The team then attached the hybrid proteins to magnetic beads 128 nanometers in diameter — approximately one-five hundredths the width of a human hair — to create novel beads that could be added to the blood of an infected patient to bind to the pathogens and toxins without first having to identify the type of infectious agent. The sepsis device has a magnet that then pulls the pathogen-coated magnetic beads through the channels to cleanse the blood flowing through the device before the blood is returned to the patient.

The team first tested their system using human blood in the laboratory that was spiked with pathogens. They were able to filter blood much faster than ever before, and the magnets efficiently pulled the pathogen-coated beads out of the blood. In fact, more than 90 percent of key sepsis pathogens were bound and removed when the blood flowed through a single device at a rate of about one-half to one liter per hour, and many devices can be linked together to reach levels required to clean human blood at dialysis-like rates.

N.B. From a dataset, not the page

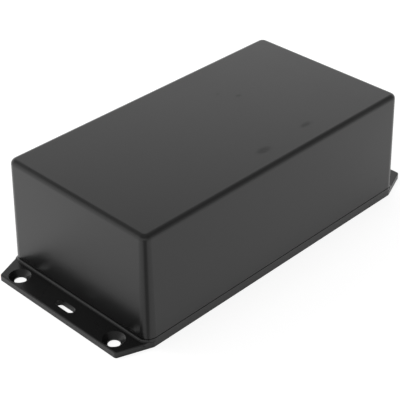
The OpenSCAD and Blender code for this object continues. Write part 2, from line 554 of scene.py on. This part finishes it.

Next the team tested the device using rats infected with E. coli, S. aureus, and toxins — mimicking many of the bloodstream infections that human sepsis patients experience. Similar to the tests on human blood, after just five hours of filtering, about 90 percent of the bacteria and toxins were removed from the rats’ bloodstream.

“We didn’t have to kill the pathogens. We just captured and removed them,” Super said. What’s more, 90 percent of the treated animals survived compared with 14 percent of the controls — and sure enough, thanks to the team’s modified MBL, the immune system had not overreacted.

“Sepsis is a major medical threat, which is increasing because of antibiotic resistance. We’re excited by the biospleen because it potentially provides a way to treat patients quickly without having to wait days to identify the source of infection, and it works equally well with antibiotic-resistant organisms,” said Ingber, who is the Judah Folkman Professor of Vascular Biology at Harvard Medical School and the Vascular Biology Program at Boston Children’s Hospital, as well as professor of bioengineering at SEAS. “We hope to move this towards human testing to advancing to large animal studies as quickly as possible.”